Gaussian Processes and Kernel Methods: A Review on Connections and Equivalences
Motonobu Kanagawa, Philipp Hennig, Dino Sejdinovic, Bharath K Sriperumbudur
TL;DR
The paper surveys how Bayesian GP methods and frequentist RKHS kernel approaches are interconnected, highlighting exact correspondences such as GP posterior mean matching kernel ridge regression and GP posterior variance aligning with RKHS-based worst-case errors. It analyzes when GP draws lie in RKHSs, using spectral representations, Driscoll’s zero-one law, and the concept of RKHS powers to elucidate shared and distinct aspects of hypothesis spaces.
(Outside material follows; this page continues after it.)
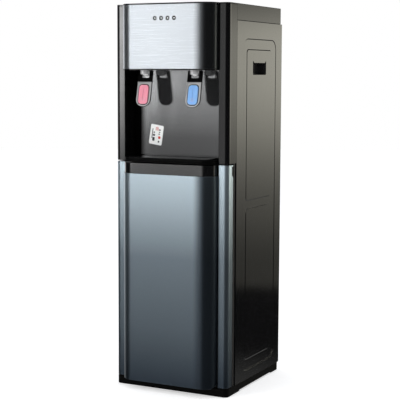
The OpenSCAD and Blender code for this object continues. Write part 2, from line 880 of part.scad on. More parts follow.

It then links these ideas to convergence rates, integral transforms, and numerical methods, showing that regularization in KRR parallels additive noise in GP regression and that many kernel-based tools (MMD, HSIC, kernel quadrature, Bayesian quadrature) admit GP interpretations. The synthesis demonstrates that probabilistic and functional-analytic perspectives are not only compatible but mutually informative, enabling transfer of results and methods across Bayesian and frequentist kernels. Overall, the work provides a cohesive modern view of the deep connections between GP methods and RKHS kernel techniques with implications for theory and practice in statistical learning and numerical analysis.
Abstract
This paper is an attempt to bridge the conceptual gaps between researchers working on the two widely used approaches based on positive definite kernels: Bayesian learning or inference using Gaussian processes on the one side, and frequentist kernel methods based on reproducing kernel Hilbert spaces on the other. It is widely known in machine learning that these two formalisms are closely related; for instance, the estimator of kernel ridge regression is identical to the posterior mean of Gaussian process regression. However, they have been studied and developed almost independently by two essentially separate communities, and this makes it difficult to seamlessly transfer results between them. Our aim is to overcome this potential difficulty. To this end, we review several old and new results and concepts from either side, and juxtapose algorithmic quantities from each framework to highlight close similarities. We also provide discussions on subtle philosophical and theoretical differences between the two approaches.